__Written problem__: Within the material below, find each line bearing the word "object" and present it.

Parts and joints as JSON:
##########

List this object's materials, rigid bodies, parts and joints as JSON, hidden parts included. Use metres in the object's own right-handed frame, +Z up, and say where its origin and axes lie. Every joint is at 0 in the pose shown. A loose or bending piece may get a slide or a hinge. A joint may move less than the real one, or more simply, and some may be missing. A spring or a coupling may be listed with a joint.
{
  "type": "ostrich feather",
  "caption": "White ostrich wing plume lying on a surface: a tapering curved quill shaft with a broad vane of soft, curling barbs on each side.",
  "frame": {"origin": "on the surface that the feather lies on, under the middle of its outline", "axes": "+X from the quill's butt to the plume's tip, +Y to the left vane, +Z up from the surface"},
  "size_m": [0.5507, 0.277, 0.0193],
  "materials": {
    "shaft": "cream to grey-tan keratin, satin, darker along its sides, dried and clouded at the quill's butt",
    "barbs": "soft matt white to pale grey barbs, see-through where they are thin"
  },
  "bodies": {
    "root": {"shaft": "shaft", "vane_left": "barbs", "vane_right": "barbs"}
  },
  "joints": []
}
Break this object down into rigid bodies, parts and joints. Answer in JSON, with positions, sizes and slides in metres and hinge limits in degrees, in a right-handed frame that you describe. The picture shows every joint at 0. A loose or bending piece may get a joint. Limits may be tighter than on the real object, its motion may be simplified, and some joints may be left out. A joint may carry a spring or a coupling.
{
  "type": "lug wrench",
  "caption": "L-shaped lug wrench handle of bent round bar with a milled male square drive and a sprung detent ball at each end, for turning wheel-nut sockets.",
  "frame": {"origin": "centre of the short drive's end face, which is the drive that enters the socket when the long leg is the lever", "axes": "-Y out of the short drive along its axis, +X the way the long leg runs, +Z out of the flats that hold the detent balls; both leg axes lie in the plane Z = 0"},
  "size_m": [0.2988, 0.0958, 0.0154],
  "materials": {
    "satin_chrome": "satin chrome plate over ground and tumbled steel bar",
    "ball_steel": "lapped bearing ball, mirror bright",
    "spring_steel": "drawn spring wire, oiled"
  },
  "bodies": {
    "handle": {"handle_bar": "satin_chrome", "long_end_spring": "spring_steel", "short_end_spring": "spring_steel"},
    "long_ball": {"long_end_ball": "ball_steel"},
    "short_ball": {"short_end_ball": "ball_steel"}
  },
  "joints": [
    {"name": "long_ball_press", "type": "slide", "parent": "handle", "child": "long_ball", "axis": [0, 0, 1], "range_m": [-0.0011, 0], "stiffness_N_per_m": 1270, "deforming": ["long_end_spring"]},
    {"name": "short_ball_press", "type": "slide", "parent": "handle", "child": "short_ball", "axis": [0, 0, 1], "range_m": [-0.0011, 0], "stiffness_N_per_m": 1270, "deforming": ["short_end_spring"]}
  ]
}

##########

__Reply to the exercise__:
List this object's materials, rigid bodies, parts and joints as JSON, hidden parts included. Use metres in the object's own right-handed frame, +Z up, and say where its origin and axes lie. Every joint is at 0 in the pose shown. A loose or bending piece may get a slide or a hinge. A joint may move less than the real one, or more simply, and some may be missing. A spring or a coupling may be listed with a joint.
Break this object down into rigid bodies, parts and joints. Answer in JSON, with positions, sizes and slides in metres and hinge limits in degrees, in a right-handed frame that you describe. The picture shows every joint at 0. A loose or bending piece may get a joint. Limits may be tighter than on the real object, its motion may be simplified, and some joints may be left out. A joint may carry a spring or a coupling.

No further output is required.